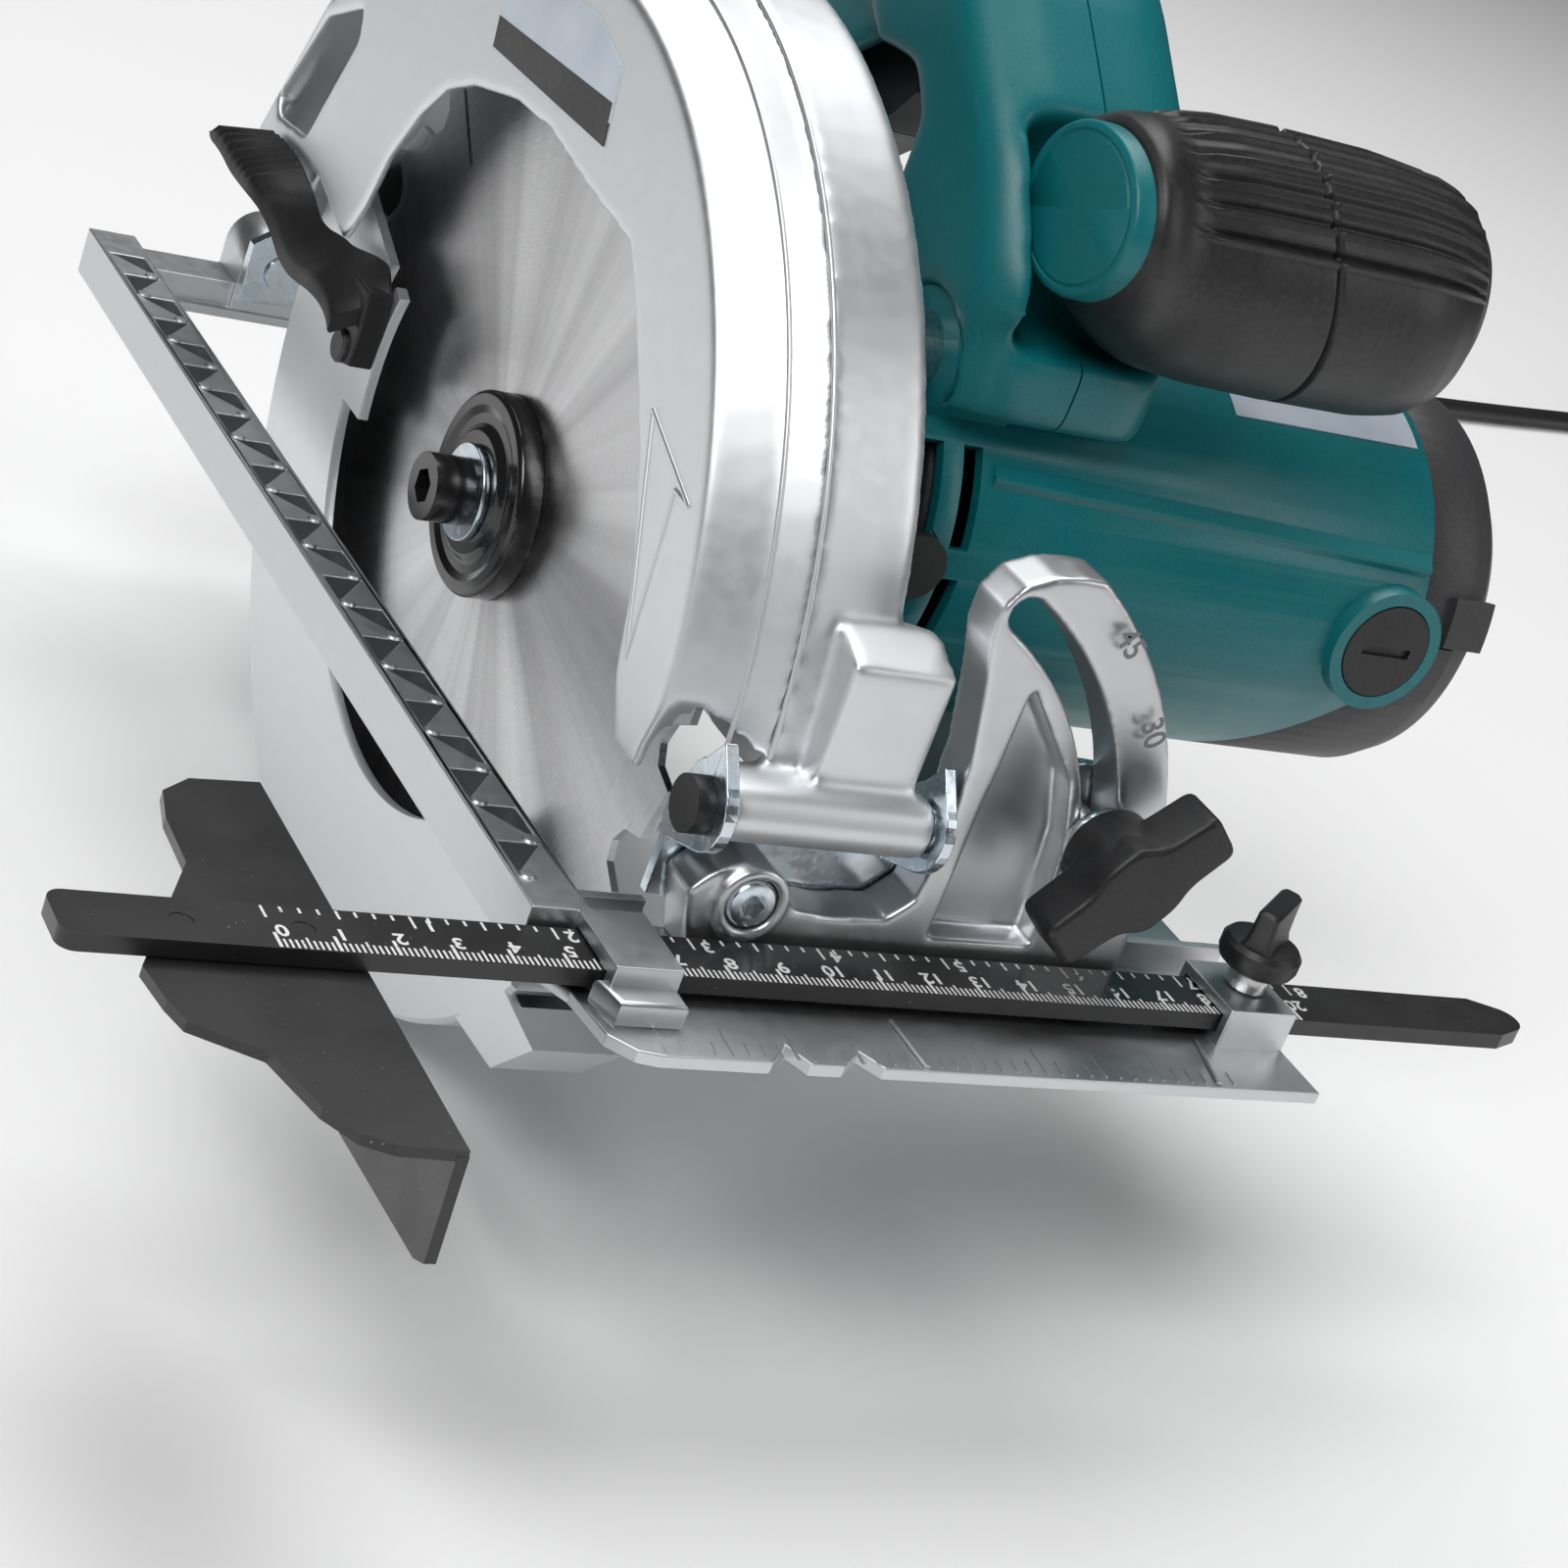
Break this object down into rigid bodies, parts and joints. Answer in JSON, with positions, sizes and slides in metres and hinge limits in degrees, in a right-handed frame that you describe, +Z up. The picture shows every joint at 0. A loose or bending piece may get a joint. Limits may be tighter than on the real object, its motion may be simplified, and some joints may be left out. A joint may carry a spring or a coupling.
{
  "type": "circular saw",
  "caption": "Corded hand-held circular saw with toothed blade, swinging lower guard, bevelling and depth-adjusting sole plate, rip guide, motor and two handles.",
  "frame": {"origin": "centre of the sole plate outline, on the face that rests on the work", "axes": "+Z up from the sole, -Y in the cutting direction, +X from the blade side to the motor side"},
  "size_m": [0.9633, 0.679, 0.2626],
  "materials": {
    "cast_base": "bright die-cast, satin",
    "cast_guard": "fine satin die-cast",
    "zinc": "clear zinc plating",
    "steel": "turned bright steel",
    "blade_steel": "radially ground steel",
    "black_steel": "black enamel",
    "black_oxide": "glossy black oxide",
    "black_plastic": "matte moulded",
    "teal_plastic": "fine-grained satin moulding",
    "grey_plastic": "fine-grained matte moulding",
    "rubber": "soft matte, moulded ribs",
    "copper": "turned copper",
    "laminated_steel": "stacked sheet",
    "carbon": "pressed carbon",
    "cord": "smooth matte sheath"
  },
  "bodies": {
    "base": {"base_plate": "cast_base", "bevel_quadrant": "cast_base", "front_pivot_screw": "zinc", "rear_pivot_screw": "zinc"},
    "guide": {"guide_bar": "black_steel", "guide_fence": "black_steel", "fence_rivets": "black_steel"},
    "guide_knob": {"guide_screw": "steel", "guide_wing": "black_plastic"},
    "tilt_frame": {"front_bracket": "zinc", "depth_pin": "steel", "pin_cap": "black_plastic", "bevel_bolt": "steel", "depth_bar": "zinc", "rear_bracket": "zinc"},
    "bevel_knob": {"bevel_wing": "black_plastic", "bevel_washer": "zinc"},
    "saw_body": {"guard_cover": "cast_guard", "gear_housing": "cast_guard", "motor_housing": "teal_plastic", "end_cap": "grey_plastic", "handle_left": "teal_plastic", "handle_right": "teal_plastic", "handle_grip": "rubber", "front_handle": "teal_plastic", "front_grip": "rubber", "stator": "laminated_steel", "brush_front": "carbon", "brush_rear": "carbon", "brush_cap_front": "black_plastic", "brush_cap_rear": "black_plastic", "bearing_front": "steel", "bearing_rear": "steel", "rotor_bearing_front": "steel", "rotor_bearing_rear": "steel", "switch_block": "black_plastic", "housing_standoff": "steel", "depth_clamp": "steel", "strain_relief": "cord", "guard_spring": "steel", "cord_lead": "cord", "cord_coil": "cord", "cord_plug": "cord"},
    "lower_guard": {"lower_guard": "cast_guard", "guard_lever": "black_plastic"},
    "spindle": {"spindle": "steel", "drive_gear": "steel", "inner_flange": "black_oxide", "saw_blade": "blade_steel", "outer_flange": "black_oxide", "blade_washer": "zinc", "blade_bolt": "black_oxide"},
    "rotor": {"rotor_shaft": "steel", "rotor_core": "laminated_steel", "commutator": "copper", "fan": "black_plastic"},
    "trigger": {"trigger": "black_plastic"},
    "lock_button": {"lock_button": "black_plastic"},
    "spindle_lock": {"spindle_lock": "black_plastic"},
    "depth_lever": {"depth_lever": "black_plastic"}
  },
  "joints": [
    {"name": "guide_slide", "type": "slide", "parent": "base", "child": "guide", "axis": [1, 0, 0], "range_m": [-0.07, 0.03]},
    {"name": "guide_knob_turn", "type": "hinge", "parent": "base", "child": "guide_knob", "pos_m": [0.068, -0.1355, 0], "axis": [0, 0, 1], "range_deg": [0, 180]},
    {"name": "bevel_tilt", "type": "hinge", "parent": "base", "child": "tilt_frame", "pos_m": [-0.0346, -0.0065, 0.0142], "axis": [0, -1, 0], "range_deg": [0, 45]},
    {"name": "bevel_knob_turn", "type": "hinge", "parent": "tilt_frame", "child": "bevel_knob", "pos_m": [0.02948, -0.1465, 0.03197], "axis": [0, -1, 0], "range_deg": [0, 90]},
    {"name": "depth_swing", "type": "hinge", "parent": "tilt_frame", "child": "saw_body", "pos_m": [-0.04, -0.1245, 0.03], "axis": [1, 0, 0], "range_deg": [0, 33]},
    {"name": "guard_swing", "type": "hinge", "parent": "saw_body", "child": "lower_guard", "pos_m": [-0.04, -0.0065, 0.0293], "axis": [1, 0, 0], "range_deg": [0, 100], "stiffness_Nm_per_rad": 0.25, "springref_deg": -57.3},
    {"name": "blade_spin", "type": "hinge", "parent": "saw_body", "child": "spindle", "pos_m": [-0.04, -0.0065, 0.0293], "axis": [1, 0, 0], "continuous": true},
    {"name": "rotor_spin", "type": "hinge", "parent": "saw_body", "child": "rotor", "pos_m": [-0.04, -0.027, 0.0515], "axis": [1, 0, 0], "continuous": true},
    {"name": "trigger_press", "type": "slide", "parent": "saw_body", "child": "trigger", "axis": [0, 0.6, 0.8], "range_m": [0, 0.005], "stiffness_N_per_m": 400},
    {"name": "lock_press", "type": "slide", "parent": "saw_body", "child": "lock_button", "axis": [1, 0, 0], "range_m": [0, 0.0015], "stiffness_N_per_m": 400},
    {"name": "spindle_lock_press", "type": "slide", "parent": "saw_body", "child": "spindle_lock", "axis": [0, 1, 0], "range_m": [0, 0.002], "stiffness_N_per_m": 600},
    {"name": "depth_lever_turn", "type": "hinge", "parent": "saw_body", "child": "depth_lever", "pos_m": [-0.008, 0.08329, 0.06664], "axis": [1, 0, 0], "range_deg": [0, 50]}
  ],
  "couplings": [
    {"joint": "rotor_spin", "follows": "blade_spin", "ratio": -5.3333}
  ]
}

TASK DESCRIPTION: Copy out every line of the data above, exactly as given.

THE OUTPUT:
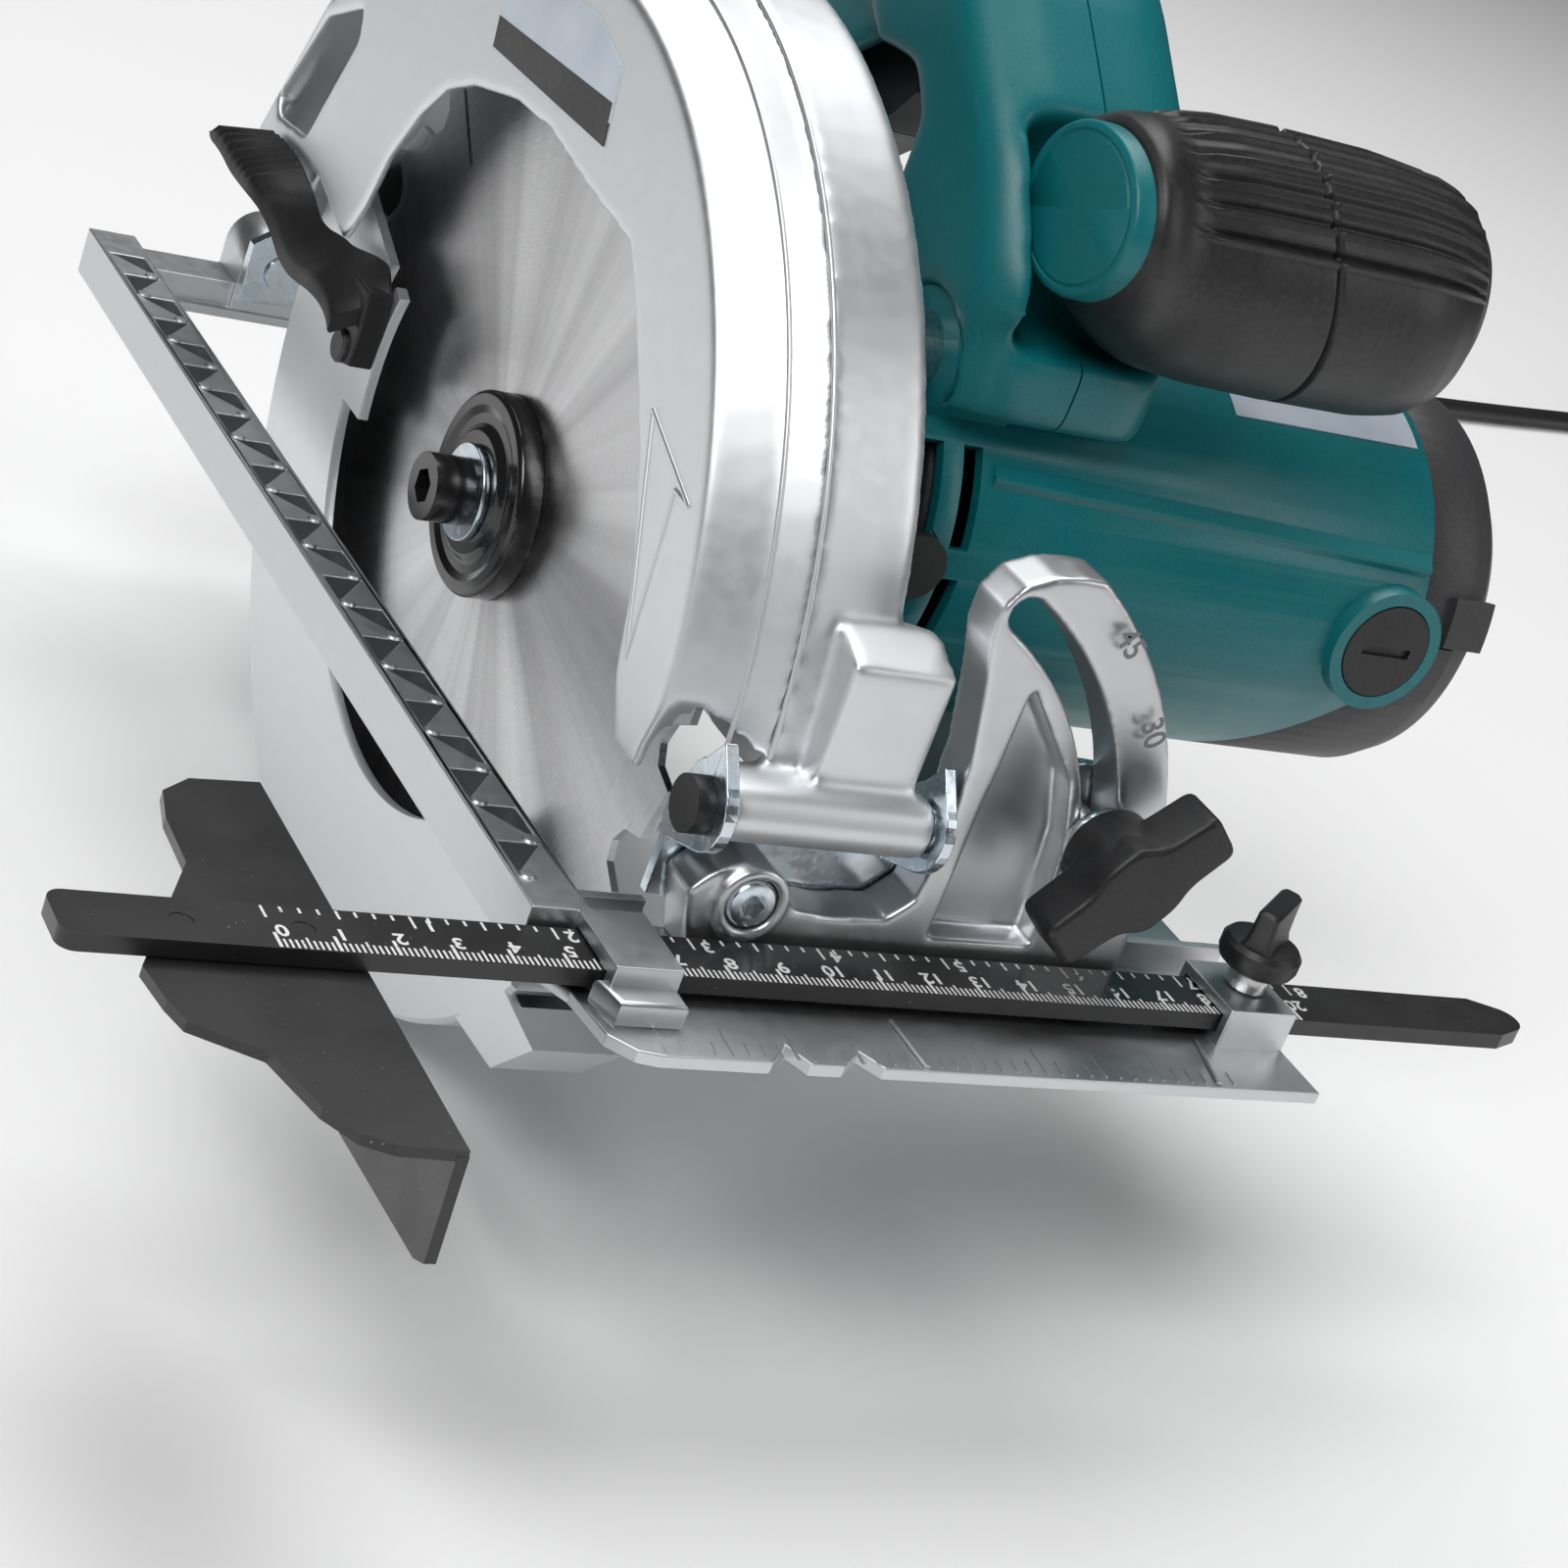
Break this object down into rigid bodies, parts and joints. Answer in JSON, with positions, sizes and slides in metres and hinge limits in degrees, in a right-handed frame that you describe, +Z up. The picture shows every joint at 0. A loose or bending piece may get a joint. Limits may be tighter than on the real object, its motion may be simplified, and some joints may be left out. A joint may carry a spring or a coupling.
{
  "type": "circular saw",
  "caption": "Corded hand-held circular saw with toothed blade, swinging lower guard, bevelling and depth-adjusting sole plate, rip guide, motor and two handles.",
  "frame": {"origin": "centre of the sole plate outline, on the face that rests on the work", "axes": "+Z up from the sole, -Y in the cutting direction, +X from the blade side to the motor side"},
  "size_m": [0.9633, 0.679, 0.2626],
  "materials": {
    "cast_base": "bright die-cast, satin",
    "cast_guard": "fine satin die-cast",
    "zinc": "clear zinc plating",
    "steel": "turned bright steel",
    "blade_steel": "radially ground steel",
    "black_steel": "black enamel",
    "black_oxide": "glossy black oxide",
    "black_plastic": "matte moulded",
    "teal_plastic": "fine-grained satin moulding",
    "grey_plastic": "fine-grained matte moulding",
    "rubber": "soft matte, moulded ribs",
    "copper": "turned copper",
    "laminated_steel": "stacked sheet",
    "carbon": "pressed carbon",
    "cord": "smooth matte sheath"
  },
  "bodies": {
    "base": {"base_plate": "cast_base", "bevel_quadrant": "cast_base", "front_pivot_screw": "zinc", "rear_pivot_screw": "zinc"},
    "guide": {"guide_bar": "black_steel", "guide_fence": "black_steel", "fence_rivets": "black_steel"},
    "guide_knob": {"guide_screw": "steel", "guide_wing": "black_plastic"},
    "tilt_frame": {"front_bracket": "zinc", "depth_pin": "steel", "pin_cap": "black_plastic", "bevel_bolt": "steel", "depth_bar": "zinc", "rear_bracket": "zinc"},
    "bevel_knob": {"bevel_wing": "black_plastic", "bevel_washer": "zinc"},
    "saw_body": {"guard_cover": "cast_guard", "gear_housing": "cast_guard", "motor_housing": "teal_plastic", "end_cap": "grey_plastic", "handle_left": "teal_plastic", "handle_right": "teal_plastic", "handle_grip": "rubber", "front_handle": "teal_plastic", "front_grip": "rubber", "stator": "laminated_steel", "brush_front": "carbon", "brush_rear": "carbon", "brush_cap_front": "black_plastic", "brush_cap_rear": "black_plastic", "bearing_front": "steel", "bearing_rear": "steel", "rotor_bearing_front": "steel", "rotor_bearing_rear": "steel", "switch_block": "black_plastic", "housing_standoff": "steel", "depth_clamp": "steel", "strain_relief": "cord", "guard_spring": "steel", "cord_lead": "cord", "cord_coil": "cord", "cord_plug": "cord"},
    "lower_guard": {"lower_guard": "cast_guard", "guard_lever": "black_plastic"},
    "spindle": {"spindle": "steel", "drive_gear": "steel", "inner_flange": "black_oxide", "saw_blade": "blade_steel", "outer_flange": "black_oxide", "blade_washer": "zinc", "blade_bolt": "black_oxide"},
    "rotor": {"rotor_shaft": "steel", "rotor_core": "laminated_steel", "commutator": "copper", "fan": "black_plastic"},
    "trigger": {"trigger": "black_plastic"},
    "lock_button": {"lock_button": "black_plastic"},
    "spindle_lock": {"spindle_lock": "black_plastic"},
    "depth_lever": {"depth_lever": "black_plastic"}
  },
  "joints": [
    {"name": "guide_slide", "type": "slide", "parent": "base", "child": "guide", "axis": [1, 0, 0], "range_m": [-0.07, 0.03]},
    {"name": "guide_knob_turn", "type": "hinge", "parent": "base", "child": "guide_knob", "pos_m": [0.068, -0.1355, 0], "axis": [0, 0, 1], "range_deg": [0, 180]},
    {"name": "bevel_tilt", "type": "hinge", "parent": "base", "child": "tilt_frame", "pos_m": [-0.0346, -0.0065, 0.0142], "axis": [0, -1, 0], "range_deg": [0, 45]},
    {"name": "bevel_knob_turn", "type": "hinge", "parent": "tilt_frame", "child": "bevel_knob", "pos_m": [0.02948, -0.1465, 0.03197], "axis": [0, -1, 0], "range_deg": [0, 90]},
    {"name": "depth_swing", "type": "hinge", "parent": "tilt_frame", "child": "saw_body", "pos_m": [-0.04, -0.1245, 0.03], "axis": [1, 0, 0], "range_deg": [0, 33]},
    {"name": "guard_swing", "type": "hinge", "parent": "saw_body", "child": "lower_guard", "pos_m": [-0.04, -0.0065, 0.0293], "axis": [1, 0, 0], "range_deg": [0, 100], "stiffness_Nm_per_rad": 0.25, "springref_deg": -57.3},
    {"name": "blade_spin", "type": "hinge", "parent": "saw_body", "child": "spindle", "pos_m": [-0.04, -0.0065, 0.0293], "axis": [1, 0, 0], "continuous": true},
    {"name": "rotor_spin", "type": "hinge", "parent": "saw_body", "child": "rotor", "pos_m": [-0.04, -0.027, 0.0515], "axis": [1, 0, 0], "continuous": true},
    {"name": "trigger_press", "type": "slide", "parent": "saw_body", "child": "trigger", "axis": [0, 0.6, 0.8], "range_m": [0, 0.005], "stiffness_N_per_m": 400},
    {"name": "lock_press", "type": "slide", "parent": "saw_body", "child": "lock_button", "axis": [1, 0, 0], "range_m": [0, 0.0015], "stiffness_N_per_m": 400},
    {"name": "spindle_lock_press", "type": "slide", "parent": "saw_body", "child": "spindle_lock", "axis": [0, 1, 0], "range_m": [0, 0.002], "stiffness_N_per_m": 600},
    {"name": "depth_lever_turn", "type": "hinge", "parent": "saw_body", "child": "depth_lever", "pos_m": [-0.008, 0.08329, 0.06664], "axis": [1, 0, 0], "range_deg": [0, 50]}
  ],
  "couplings": [
    {"joint": "rotor_spin", "follows": "blade_spin", "ratio": -5.3333}
  ]
}